→ **DATASET RECORDS**
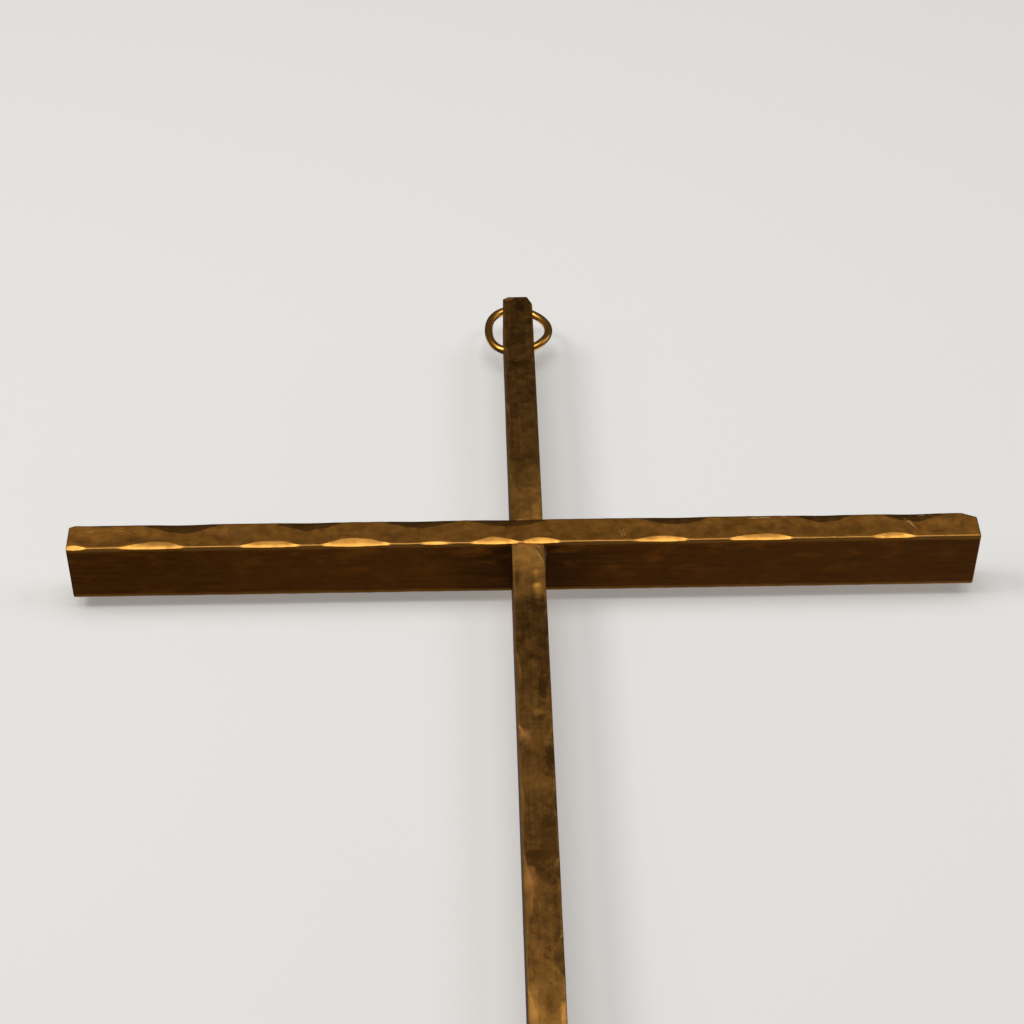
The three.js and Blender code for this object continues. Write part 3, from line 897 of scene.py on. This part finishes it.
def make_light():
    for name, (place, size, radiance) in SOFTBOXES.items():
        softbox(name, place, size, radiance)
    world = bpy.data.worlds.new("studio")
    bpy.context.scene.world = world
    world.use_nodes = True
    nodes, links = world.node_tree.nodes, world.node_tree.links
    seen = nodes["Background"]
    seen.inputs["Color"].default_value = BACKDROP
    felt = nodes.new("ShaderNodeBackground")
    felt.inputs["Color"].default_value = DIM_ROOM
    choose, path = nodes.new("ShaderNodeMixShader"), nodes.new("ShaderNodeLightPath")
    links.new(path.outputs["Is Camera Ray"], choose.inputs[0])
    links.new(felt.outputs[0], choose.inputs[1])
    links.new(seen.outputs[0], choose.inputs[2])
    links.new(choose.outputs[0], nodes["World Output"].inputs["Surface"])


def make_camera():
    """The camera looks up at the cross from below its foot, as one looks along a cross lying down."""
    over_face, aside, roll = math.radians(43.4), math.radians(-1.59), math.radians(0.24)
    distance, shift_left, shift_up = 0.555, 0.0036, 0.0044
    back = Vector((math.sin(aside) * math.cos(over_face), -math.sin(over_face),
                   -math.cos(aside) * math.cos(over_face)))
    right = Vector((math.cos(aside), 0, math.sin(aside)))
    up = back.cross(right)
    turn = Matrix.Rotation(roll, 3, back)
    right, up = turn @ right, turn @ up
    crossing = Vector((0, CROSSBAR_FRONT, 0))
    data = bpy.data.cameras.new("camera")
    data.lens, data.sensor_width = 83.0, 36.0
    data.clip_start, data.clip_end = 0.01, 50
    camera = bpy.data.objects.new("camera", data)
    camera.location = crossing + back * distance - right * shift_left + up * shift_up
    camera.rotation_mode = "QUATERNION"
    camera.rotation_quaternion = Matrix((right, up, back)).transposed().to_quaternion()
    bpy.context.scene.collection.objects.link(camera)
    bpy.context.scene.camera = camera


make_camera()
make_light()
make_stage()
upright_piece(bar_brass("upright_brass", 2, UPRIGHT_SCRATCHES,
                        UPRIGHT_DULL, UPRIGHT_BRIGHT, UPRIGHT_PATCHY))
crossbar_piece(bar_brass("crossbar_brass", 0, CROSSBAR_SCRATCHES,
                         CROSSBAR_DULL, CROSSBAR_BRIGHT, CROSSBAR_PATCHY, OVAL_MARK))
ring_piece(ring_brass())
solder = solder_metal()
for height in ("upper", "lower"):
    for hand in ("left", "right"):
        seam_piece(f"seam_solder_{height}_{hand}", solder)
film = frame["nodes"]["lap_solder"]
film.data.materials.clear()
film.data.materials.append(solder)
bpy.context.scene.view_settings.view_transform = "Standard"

...

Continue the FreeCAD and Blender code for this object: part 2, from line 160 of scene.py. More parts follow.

* * *

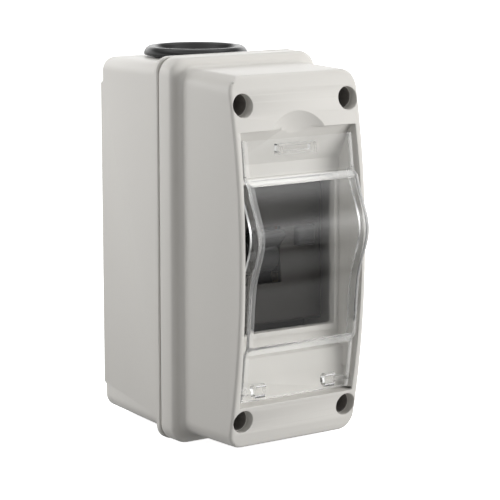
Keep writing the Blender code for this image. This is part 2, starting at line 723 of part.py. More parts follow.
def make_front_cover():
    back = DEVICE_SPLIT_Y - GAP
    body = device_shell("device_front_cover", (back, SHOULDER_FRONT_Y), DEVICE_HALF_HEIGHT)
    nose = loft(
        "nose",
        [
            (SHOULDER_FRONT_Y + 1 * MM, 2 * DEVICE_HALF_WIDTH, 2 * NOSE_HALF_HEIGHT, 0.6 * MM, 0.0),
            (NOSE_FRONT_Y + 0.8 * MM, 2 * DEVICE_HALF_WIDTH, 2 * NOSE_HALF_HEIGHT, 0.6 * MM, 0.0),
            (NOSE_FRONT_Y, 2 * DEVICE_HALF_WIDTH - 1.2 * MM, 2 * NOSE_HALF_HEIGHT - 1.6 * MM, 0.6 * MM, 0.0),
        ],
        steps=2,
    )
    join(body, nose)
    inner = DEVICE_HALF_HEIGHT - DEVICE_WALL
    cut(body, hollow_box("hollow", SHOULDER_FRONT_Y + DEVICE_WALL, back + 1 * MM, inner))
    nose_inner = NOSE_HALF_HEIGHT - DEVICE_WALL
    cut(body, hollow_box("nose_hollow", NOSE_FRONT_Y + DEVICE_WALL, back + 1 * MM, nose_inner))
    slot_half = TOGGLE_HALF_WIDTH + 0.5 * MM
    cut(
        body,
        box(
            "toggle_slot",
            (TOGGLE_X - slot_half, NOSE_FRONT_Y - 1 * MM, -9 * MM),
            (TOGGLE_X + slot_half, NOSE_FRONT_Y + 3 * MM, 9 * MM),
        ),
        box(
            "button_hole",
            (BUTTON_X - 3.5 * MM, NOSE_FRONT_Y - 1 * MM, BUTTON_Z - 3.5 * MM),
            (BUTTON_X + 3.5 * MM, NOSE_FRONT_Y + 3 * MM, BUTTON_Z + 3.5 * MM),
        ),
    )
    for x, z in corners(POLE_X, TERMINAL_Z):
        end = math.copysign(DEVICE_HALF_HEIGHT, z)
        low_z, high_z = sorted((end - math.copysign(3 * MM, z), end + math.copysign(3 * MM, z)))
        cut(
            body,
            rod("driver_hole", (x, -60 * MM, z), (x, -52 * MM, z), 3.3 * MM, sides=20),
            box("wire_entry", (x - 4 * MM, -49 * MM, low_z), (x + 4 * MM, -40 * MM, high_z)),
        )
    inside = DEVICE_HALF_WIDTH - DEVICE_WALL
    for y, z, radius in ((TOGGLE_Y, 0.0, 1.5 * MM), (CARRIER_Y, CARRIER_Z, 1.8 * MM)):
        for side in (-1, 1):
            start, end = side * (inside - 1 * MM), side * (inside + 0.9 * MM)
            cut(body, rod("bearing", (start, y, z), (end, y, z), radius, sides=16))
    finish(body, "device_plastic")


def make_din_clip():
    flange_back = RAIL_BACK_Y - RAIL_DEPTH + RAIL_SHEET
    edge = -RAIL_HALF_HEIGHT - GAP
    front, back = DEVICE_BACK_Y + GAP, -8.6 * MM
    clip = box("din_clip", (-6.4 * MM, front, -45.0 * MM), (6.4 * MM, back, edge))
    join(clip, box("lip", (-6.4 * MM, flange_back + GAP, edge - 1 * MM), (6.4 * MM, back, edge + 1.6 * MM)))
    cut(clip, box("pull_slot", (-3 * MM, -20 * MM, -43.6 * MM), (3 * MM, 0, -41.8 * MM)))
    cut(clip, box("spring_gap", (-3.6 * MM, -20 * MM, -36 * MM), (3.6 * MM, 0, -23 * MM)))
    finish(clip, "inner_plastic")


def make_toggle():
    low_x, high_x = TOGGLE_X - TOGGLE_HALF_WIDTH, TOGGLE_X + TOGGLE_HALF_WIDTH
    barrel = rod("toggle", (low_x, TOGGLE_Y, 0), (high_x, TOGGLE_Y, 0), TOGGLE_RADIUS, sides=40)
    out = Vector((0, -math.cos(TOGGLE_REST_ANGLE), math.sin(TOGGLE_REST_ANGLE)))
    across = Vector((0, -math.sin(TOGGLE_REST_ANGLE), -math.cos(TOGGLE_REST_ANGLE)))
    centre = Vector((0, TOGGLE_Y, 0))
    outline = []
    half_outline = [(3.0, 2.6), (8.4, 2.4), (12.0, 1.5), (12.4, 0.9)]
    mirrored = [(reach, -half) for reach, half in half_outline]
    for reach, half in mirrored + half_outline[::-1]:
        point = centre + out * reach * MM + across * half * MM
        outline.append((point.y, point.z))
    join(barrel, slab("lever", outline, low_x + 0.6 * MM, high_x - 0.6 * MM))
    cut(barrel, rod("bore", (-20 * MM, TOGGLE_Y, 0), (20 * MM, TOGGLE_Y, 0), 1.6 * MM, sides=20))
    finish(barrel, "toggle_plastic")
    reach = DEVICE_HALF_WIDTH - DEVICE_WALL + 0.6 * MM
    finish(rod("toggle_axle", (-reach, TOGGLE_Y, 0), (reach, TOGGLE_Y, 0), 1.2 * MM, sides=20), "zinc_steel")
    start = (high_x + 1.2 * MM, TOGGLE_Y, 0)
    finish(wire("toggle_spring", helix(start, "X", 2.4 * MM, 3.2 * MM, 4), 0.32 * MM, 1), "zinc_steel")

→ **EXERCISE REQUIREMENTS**
Give only the number of lines in the entries above that contain the string "Blender".

→ **RESULT FOR THIS TASK**
3